I run the same three mile course. The goal: do it under a half hour. Never gotten below twenty-seven minutes and never above thirty. I go at a steady pace which is more than a jog and less than a run. Some days the first few minutes are hard if I didn’t sleep well the night before. Or maybe because thick, hot air makes it difficult to breathe. Air impacts me more than I had expected. I often realize it’s when the air is crisp and clear that I near a personal record.

There’s a hill on the third block—a slow, steady climb. It’s the toughest one. I plan it that way. It’s good to have a hill and good to get it out of the way early. By the time I reach the top, my heart is pounding and I wonder if I can keep going. A couple of steps later, the road ahead is flat and that feeling fades as my muscles warm and I tell myself, “Finish.”

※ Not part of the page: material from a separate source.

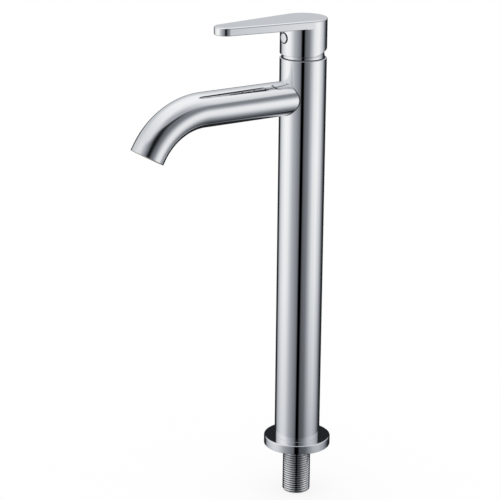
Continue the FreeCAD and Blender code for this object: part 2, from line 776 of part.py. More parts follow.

I continue on, my body working harder. My abdominals tired from breathing, and my focus is reduced to the next step. That’s it. The sum total of my experience. It’s good to be in that state, especially after a morning of writing, at least for awhile…


I am not one of those writers who can work all day and into the night, finishing a manuscript in a matter of weeks. I need to pace myself, giving my mind a chance to work through the many problems one encounters in the course of writing a novel.

In August, we got plenty of rain and hot weather, so there were many uninvited plants scattered around my property.  After a morning of sitting at the computer, I find weeding good for my back as I squat on my haunches and stretch my muscles in ways I don’t when I’m writing. And I like getting my hands dirty literally as opposed to only figuratively. Weeding, or doing any other repetitive task for that matter, gives my subconscious a chance to mull over the book I’m writing.

When I’m not writing, I often think about the process of writing. As I remove weeds, I realize how I not only weed like I write – attacking problems a little at a time – but I also weed like I edit. There’s nothing like a weak or misplaced word or phrase to kill a good sentence. When I pull a weed out of the ground, I try to get the entire root. When I do I know I won’t have to worry about that weed coming back again. It’s like when I finally get a sentence right. I know it is because no matter how many times I read it after, I don’t change it.